* _TO DO_:
Below is a listing; restate from it, character for character, the lines beginning at the line holding "kettle.add(makeHandle());" and ending at the line holding "# put into a", both included.
══ INPUT FOR THIS TASK
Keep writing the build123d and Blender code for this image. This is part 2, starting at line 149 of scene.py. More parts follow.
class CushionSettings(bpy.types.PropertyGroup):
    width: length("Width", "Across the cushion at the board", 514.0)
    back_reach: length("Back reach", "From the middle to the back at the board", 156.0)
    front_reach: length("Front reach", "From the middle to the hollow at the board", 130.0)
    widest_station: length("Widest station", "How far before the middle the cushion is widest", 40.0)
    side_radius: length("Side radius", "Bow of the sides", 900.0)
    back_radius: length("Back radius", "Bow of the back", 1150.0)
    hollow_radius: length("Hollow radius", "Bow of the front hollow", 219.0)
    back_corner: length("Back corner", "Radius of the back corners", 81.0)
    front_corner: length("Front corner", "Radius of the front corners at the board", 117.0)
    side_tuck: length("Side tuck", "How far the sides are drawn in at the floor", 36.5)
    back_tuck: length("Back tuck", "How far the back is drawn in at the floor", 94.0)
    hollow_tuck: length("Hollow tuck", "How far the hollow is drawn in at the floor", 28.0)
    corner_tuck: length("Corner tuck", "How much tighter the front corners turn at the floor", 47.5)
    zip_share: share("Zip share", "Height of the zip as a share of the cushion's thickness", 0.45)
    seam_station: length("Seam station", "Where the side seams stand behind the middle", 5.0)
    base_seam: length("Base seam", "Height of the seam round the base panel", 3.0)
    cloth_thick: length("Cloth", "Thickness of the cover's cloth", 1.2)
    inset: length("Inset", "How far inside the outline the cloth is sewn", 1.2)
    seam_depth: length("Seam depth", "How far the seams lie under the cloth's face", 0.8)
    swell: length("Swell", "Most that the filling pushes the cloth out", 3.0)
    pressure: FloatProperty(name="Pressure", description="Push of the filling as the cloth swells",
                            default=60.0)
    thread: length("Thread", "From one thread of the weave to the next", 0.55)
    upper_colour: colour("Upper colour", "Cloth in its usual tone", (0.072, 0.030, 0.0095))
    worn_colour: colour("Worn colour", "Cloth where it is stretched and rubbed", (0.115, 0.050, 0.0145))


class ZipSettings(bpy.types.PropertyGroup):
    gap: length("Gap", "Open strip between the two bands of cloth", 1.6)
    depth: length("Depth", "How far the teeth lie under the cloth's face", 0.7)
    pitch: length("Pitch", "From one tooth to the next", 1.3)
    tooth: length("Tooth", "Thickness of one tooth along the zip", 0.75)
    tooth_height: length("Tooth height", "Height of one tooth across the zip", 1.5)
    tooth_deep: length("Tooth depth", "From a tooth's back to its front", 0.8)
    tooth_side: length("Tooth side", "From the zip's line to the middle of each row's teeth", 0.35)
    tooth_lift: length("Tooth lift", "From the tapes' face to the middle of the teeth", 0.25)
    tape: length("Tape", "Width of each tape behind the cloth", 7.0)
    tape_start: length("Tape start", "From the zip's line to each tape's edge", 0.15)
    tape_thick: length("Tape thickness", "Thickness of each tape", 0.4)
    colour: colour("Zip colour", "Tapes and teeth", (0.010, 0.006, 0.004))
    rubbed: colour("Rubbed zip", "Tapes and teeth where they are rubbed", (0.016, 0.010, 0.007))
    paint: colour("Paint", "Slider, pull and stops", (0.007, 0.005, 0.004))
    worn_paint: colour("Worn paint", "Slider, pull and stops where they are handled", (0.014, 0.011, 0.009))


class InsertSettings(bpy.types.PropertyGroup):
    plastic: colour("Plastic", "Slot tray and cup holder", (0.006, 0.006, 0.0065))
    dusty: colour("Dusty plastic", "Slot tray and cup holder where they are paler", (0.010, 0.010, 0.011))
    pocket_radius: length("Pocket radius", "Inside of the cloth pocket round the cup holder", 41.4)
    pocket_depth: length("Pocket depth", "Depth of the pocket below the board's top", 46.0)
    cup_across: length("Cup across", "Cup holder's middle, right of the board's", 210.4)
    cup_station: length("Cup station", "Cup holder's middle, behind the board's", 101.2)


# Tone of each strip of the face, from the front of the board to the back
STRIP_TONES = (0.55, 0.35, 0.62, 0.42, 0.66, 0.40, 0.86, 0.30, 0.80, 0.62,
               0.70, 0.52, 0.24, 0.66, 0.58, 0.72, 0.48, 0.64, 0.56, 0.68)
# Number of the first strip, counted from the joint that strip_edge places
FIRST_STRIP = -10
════
══ INPUT FOR THIS TASK
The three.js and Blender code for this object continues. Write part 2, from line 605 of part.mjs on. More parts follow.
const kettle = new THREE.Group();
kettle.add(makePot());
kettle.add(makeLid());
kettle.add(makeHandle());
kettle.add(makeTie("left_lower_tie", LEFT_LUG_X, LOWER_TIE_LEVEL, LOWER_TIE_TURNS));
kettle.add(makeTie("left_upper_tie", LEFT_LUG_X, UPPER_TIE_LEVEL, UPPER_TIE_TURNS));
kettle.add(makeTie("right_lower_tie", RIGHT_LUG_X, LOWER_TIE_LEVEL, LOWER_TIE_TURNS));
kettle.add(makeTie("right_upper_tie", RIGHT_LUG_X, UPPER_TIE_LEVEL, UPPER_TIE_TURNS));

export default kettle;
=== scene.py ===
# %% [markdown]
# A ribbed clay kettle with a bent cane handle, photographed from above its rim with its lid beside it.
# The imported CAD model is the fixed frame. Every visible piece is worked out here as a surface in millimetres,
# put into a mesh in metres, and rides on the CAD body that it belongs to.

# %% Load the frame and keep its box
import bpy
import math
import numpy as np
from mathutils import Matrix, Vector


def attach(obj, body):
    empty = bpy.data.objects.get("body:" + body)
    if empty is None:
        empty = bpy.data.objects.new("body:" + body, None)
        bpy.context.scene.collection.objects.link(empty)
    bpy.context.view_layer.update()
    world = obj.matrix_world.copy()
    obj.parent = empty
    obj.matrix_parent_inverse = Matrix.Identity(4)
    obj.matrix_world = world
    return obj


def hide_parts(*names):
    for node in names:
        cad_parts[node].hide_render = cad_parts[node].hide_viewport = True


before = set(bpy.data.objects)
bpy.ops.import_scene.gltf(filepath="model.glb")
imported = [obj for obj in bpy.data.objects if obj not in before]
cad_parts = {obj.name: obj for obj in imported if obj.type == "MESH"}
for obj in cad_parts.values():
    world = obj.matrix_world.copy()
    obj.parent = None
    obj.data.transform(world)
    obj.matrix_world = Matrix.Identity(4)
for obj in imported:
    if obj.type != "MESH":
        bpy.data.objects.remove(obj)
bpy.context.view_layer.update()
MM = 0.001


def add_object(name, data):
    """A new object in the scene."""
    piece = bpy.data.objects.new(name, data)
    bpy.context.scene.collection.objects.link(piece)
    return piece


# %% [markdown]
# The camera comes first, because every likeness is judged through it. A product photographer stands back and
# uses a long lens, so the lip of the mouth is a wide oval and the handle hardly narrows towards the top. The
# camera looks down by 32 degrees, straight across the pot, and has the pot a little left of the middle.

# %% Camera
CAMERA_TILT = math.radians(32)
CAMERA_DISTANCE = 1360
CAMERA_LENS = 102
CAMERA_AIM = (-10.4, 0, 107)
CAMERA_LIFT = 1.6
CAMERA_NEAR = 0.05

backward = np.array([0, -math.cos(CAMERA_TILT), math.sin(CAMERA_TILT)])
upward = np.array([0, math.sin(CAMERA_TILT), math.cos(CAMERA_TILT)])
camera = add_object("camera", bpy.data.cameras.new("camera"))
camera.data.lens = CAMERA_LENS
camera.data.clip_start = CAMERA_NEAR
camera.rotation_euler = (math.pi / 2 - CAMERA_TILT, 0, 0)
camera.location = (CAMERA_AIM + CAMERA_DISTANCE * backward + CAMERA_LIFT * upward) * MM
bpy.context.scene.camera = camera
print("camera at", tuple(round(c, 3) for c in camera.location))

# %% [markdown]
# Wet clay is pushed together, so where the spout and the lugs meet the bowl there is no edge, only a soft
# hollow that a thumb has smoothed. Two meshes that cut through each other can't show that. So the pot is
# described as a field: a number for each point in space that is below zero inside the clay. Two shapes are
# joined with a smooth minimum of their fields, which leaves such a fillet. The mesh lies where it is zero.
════
══ INPUT FOR THIS TASK
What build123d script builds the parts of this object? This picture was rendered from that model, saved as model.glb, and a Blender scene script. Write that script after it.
════
* _CORRECT RESULT_:
kettle.add(makeHandle());
kettle.add(makeTie("left_lower_tie", LEFT_LUG_X, LOWER_TIE_LEVEL, LOWER_TIE_TURNS));
kettle.add(makeTie("left_upper_tie", LEFT_LUG_X, UPPER_TIE_LEVEL, UPPER_TIE_TURNS));
kettle.add(makeTie("right_lower_tie", RIGHT_LUG_X, LOWER_TIE_LEVEL, LOWER_TIE_TURNS));
kettle.add(makeTie("right_upper_tie", RIGHT_LUG_X, UPPER_TIE_LEVEL, UPPER_TIE_TURNS));

export default kettle;
=== scene.py ===
# %% [markdown]
# A ribbed clay kettle with a bent cane handle, photographed from above its rim with its lid beside it.
# The imported CAD model is the fixed frame. Every visible piece is worked out here as a surface in millimetres,
# put into a mesh in metres, and rides on the CAD body that it belongs to.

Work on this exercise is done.